Personal information
- Born: January 23, 1959 New York City, New York, U.S.
- Died: July 21, 2024 (aged 65) Atlanta, Georgia, U.S.
- Listed height: 6 ft 7 in (2.01 m)
- Listed weight: 215 lb (98 kg)

Career information
- College: Michigan State (1976–1980)
- NBA draft: 1980: 4th round, 74th overall pick
- Drafted by: Chicago Bulls
- Position: Power forward / center

Career history
- 1981–1982: Caja de Ronda
- 1982–1983: Detroit Spirits
- 1987: Segafredo Gorizia

Career highlights
- CBA champion (1983); NCAA champion (1979);
- Stats at Basketball Reference

= Ron Charles (basketball) =

American basketball player (1959–2024)

Ronald Alexander Charles (January 23, 1959 – July 21, 2024) was an American basketball player. He was a member of Michigan State's 1979 national championship team and played professionally in many leagues, including Italy's Lega Basket Serie A. Charles died suddenly at his home in Atlanta on July 21, 2024, at the age of 65.

==College career==
Charles, a 6 ft 7 in (2.01 m) forward and center from the United States Virgin Islands played collegiate basketball at Michigan State University from 1976 to 1980. In his sophomore and junior seasons, Charles was a key contributor for the Spartans' back-to-back Big Ten championship teams, led by future Hall of Famer Magic Johnson. In the 1978–79 season, Charles was sixth man for the Spartans squad as they won the 1979 NCAA Tournament. Charles stepped into the starting lineup after Spartans sophomore Jay Vincent injured his foot and started for most of the NCAA tournament. He led the Spartans in field goal percentage that season, shooting .665 from the floor, establishing a school record for a season in the process.
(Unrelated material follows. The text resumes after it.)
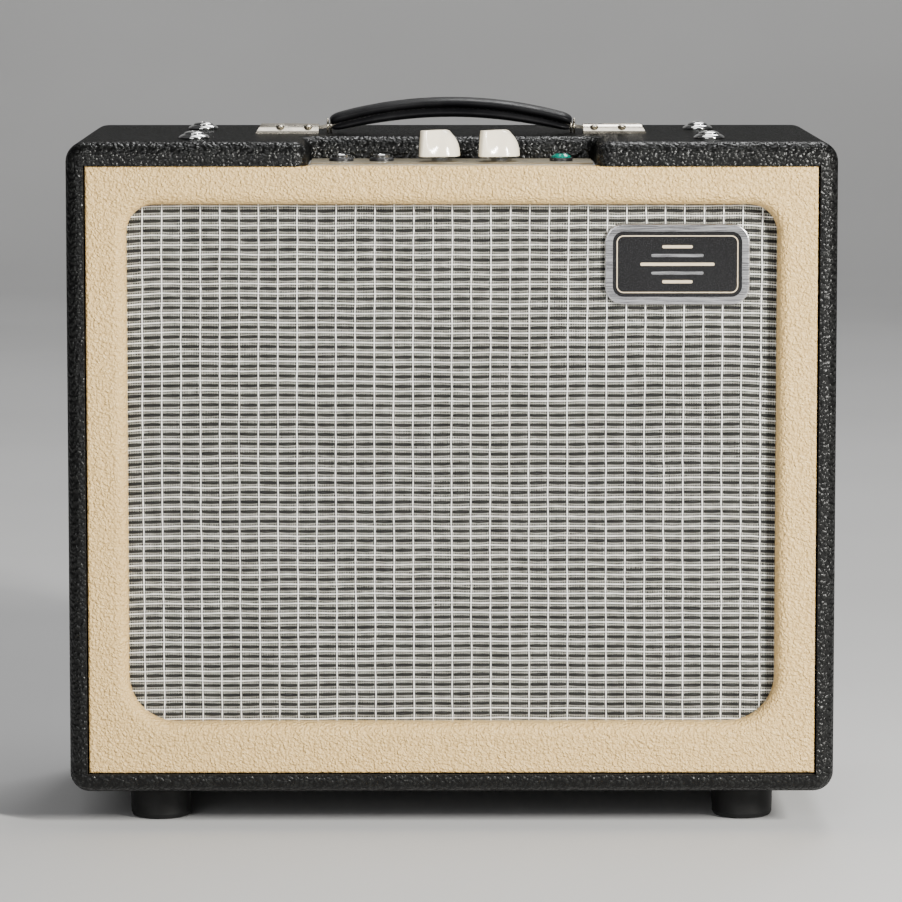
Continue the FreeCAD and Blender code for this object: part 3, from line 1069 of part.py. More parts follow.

As a senior, Charles was named a co-captain of the 1979–80 Spartans and entered the starting line-up full-time. While the team had a letdown after losing Johnson and Greg Kelser, Charles had a successful individual season. He broke his own record for season field goal percentage, shooting .676 from the floor, including a 12 for 12 shooting night against rival Michigan to tie the school record for single-game FG percentage as well. For the season, Charles averaged 8.9 rebounds per game. He ended his career holding all school records for field goal percentage, for a game, season and career (.639).

==Professional career==
Following his college career, Charles was drafted by the Chicago Bulls in the 1980 NBA draft (4th round, 74th pick). He played professionally for several years, including stints in the Continental Basketball Association, Spain, Portugal, Italy, and France. Charles won a CBA championship with the Detroit Spirits in 1983. He returned to the U. S. in 1989, settling in Atlanta.